You know that a trend has gone mainstream once it hits The New York Times. And recently, the Times featured an article about the movement called “Meatless Mondays,” in which everyone—vegans, vegetarians, flexitarians, omnivores—are encouraged to leave off the meat for an evening, and eat a totally veg-based meal for dinner.
It seems that even meat-lovers are getting behind the movement, which was rejuvenated began back in 2003 by The Monday Campaigns along with the Johns Hopkins School of Public Health (it was originally introduced back during World War I and again during World War II, as a money-saving economic measure). And while the movement was originally US-based, it does seem to be gaining popularity around the world these days.
According to The Times article, the movement is now huge in Aspen, Colorado—home to some of the most ardent carnivores in the country.
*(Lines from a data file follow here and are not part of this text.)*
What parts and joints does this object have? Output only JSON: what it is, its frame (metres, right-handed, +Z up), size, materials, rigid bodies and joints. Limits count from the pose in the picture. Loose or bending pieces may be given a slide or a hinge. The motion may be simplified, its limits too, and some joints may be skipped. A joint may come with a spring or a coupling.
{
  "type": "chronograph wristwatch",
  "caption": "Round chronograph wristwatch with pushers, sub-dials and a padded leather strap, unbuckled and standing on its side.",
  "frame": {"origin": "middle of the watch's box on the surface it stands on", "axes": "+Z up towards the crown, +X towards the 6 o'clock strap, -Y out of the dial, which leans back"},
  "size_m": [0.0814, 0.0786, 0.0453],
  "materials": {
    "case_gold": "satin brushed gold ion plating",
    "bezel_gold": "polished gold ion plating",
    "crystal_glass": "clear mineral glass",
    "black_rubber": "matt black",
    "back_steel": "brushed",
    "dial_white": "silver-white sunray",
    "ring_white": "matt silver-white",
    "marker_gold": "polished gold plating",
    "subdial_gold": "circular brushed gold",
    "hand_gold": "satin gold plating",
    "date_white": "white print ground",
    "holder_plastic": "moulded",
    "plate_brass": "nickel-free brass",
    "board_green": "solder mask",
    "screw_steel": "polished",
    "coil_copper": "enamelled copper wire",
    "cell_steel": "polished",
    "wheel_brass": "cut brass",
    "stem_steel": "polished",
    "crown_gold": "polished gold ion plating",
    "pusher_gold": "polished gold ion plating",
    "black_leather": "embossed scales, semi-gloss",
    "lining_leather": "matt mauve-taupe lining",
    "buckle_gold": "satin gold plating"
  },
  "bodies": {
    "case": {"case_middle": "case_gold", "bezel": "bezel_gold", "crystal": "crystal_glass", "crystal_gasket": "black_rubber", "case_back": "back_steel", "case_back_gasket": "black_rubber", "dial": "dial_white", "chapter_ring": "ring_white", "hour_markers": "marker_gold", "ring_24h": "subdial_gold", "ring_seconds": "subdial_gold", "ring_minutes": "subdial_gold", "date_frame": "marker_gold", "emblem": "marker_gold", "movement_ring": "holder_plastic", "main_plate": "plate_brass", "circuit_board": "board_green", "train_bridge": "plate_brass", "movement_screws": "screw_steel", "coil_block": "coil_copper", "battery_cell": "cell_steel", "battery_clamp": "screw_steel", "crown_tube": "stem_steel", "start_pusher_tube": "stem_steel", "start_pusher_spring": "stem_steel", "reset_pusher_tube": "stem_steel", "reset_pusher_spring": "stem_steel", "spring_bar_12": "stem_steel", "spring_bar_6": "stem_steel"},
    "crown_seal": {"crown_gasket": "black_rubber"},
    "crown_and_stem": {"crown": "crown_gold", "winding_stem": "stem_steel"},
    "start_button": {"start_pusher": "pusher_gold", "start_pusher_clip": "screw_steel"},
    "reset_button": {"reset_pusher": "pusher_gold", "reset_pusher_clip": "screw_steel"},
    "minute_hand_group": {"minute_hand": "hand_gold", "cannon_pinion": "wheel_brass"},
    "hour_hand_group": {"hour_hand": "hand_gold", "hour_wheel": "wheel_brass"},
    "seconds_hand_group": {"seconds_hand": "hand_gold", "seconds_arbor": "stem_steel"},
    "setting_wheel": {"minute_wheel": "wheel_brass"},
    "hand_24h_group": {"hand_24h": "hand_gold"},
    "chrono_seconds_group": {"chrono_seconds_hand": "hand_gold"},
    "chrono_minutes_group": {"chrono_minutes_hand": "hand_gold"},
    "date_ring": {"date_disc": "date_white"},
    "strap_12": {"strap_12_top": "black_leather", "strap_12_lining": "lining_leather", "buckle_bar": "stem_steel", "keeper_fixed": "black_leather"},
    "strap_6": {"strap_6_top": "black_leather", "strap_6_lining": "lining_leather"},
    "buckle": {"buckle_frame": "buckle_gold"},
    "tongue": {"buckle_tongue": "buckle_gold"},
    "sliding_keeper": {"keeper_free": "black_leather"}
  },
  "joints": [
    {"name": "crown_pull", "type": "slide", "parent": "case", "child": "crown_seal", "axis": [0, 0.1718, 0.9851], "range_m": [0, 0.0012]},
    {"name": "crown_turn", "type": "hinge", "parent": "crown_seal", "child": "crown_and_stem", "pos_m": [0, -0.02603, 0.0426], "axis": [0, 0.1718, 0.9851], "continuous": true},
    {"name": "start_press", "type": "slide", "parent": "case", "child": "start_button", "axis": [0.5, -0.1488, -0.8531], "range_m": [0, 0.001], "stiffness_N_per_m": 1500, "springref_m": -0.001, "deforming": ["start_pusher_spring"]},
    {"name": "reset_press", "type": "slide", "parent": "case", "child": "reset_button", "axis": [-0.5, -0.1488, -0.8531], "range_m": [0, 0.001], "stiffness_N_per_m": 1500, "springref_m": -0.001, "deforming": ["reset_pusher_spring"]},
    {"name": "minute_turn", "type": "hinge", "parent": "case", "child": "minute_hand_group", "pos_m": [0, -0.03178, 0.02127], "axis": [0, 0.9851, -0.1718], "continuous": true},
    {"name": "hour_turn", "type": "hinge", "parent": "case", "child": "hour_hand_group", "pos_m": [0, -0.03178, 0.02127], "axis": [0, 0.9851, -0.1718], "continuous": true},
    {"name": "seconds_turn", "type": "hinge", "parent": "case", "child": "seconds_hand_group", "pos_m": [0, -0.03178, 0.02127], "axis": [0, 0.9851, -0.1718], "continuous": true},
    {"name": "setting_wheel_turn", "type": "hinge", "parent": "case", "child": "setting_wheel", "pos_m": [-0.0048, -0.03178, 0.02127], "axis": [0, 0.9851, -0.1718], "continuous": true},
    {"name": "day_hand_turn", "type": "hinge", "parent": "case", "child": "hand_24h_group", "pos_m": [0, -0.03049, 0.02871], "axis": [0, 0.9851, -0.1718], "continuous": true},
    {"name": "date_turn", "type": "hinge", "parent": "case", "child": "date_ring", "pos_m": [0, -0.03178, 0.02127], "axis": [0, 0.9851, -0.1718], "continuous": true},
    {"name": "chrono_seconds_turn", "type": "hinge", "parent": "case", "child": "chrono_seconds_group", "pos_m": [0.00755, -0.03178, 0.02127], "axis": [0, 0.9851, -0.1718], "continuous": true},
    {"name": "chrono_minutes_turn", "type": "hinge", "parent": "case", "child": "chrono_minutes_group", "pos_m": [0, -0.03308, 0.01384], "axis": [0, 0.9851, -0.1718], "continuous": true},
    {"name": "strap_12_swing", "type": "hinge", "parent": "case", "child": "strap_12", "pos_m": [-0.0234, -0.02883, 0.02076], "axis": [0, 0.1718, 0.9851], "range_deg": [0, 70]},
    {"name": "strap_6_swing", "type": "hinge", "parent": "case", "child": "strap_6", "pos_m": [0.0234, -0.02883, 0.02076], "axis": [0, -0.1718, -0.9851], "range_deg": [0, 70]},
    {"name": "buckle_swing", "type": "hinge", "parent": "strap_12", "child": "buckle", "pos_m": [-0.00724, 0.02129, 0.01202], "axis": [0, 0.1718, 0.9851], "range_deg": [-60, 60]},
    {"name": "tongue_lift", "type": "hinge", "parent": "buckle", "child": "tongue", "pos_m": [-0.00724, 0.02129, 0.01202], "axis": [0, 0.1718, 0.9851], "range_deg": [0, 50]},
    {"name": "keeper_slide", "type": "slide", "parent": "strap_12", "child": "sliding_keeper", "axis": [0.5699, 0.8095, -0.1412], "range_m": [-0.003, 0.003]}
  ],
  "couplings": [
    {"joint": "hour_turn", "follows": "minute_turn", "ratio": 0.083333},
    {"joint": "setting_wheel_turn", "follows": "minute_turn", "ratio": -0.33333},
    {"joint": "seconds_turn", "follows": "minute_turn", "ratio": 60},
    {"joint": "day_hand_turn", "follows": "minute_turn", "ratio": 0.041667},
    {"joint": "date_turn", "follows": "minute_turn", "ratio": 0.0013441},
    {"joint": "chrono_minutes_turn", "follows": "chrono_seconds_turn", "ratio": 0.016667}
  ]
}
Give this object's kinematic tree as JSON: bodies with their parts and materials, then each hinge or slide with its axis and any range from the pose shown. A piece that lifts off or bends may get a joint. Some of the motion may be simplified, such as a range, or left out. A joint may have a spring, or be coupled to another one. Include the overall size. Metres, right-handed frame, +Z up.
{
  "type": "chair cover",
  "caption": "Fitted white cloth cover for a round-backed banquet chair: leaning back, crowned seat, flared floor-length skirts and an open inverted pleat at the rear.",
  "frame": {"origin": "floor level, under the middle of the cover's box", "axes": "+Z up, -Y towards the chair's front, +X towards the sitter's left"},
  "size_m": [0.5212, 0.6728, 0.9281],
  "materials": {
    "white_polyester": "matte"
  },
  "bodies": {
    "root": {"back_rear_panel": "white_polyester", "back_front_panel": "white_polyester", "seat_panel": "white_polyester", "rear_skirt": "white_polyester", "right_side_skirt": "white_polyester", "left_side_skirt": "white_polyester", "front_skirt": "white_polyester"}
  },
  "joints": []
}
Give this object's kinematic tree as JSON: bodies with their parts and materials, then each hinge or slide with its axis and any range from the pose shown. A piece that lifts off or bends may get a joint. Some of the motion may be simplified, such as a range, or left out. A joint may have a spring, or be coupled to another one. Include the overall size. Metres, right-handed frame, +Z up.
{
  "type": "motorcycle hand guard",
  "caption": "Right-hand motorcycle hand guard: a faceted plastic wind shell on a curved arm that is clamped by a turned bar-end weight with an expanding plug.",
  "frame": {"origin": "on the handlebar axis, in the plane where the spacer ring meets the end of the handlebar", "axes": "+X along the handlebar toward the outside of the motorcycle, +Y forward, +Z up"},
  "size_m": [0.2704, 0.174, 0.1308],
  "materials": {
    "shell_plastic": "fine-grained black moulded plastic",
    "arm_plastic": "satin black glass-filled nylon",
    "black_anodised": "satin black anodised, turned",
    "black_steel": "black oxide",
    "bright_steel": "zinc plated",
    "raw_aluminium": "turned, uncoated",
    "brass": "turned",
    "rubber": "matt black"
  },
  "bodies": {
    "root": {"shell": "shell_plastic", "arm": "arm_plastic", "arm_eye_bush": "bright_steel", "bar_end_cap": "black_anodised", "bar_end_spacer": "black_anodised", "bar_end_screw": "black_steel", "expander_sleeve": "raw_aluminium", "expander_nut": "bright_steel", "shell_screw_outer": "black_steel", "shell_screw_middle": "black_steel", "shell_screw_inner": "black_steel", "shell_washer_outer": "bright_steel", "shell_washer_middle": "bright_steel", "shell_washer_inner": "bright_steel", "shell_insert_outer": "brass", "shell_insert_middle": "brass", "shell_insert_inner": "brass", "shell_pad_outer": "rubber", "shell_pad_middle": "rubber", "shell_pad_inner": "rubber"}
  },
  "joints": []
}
Apparently, Aspen has embraced Meatless Mondays more than any other city in the U.S., with “At least 20 institutions and restaurants. . . offering vegetarian choices on Mondays under a plan announced this month.”
Martin Oswald, a restaurateur who led the campaign to sign up as many restaurants as possible believes that, in part, the movement’s growing popularity—and peer pressure--helped to increase the acceptance of Meatless Monday’s in Aspen. “The key was to get enough restaurants involved,” he said. His tactic was to approach with, ‘Well, that guy does it and that guy over there and this guy does it over here. Do you want to do it, too?’ Happily, most venues complied. Now, with veggie choices for dinner, at schools and on brunch menus, Aspen has been dubbed “the nation’s first true Meatless Monday community” according to the Meatless Monday Campaign.
With a growing awareness that veggie-centric meals are healthier, less expensive, better for the animals and better for your own health, it’s possible that Aspen will serve as a role model for the rest of us, leading the whole country to a new and more compassionate style of eating on Mondays—or every day.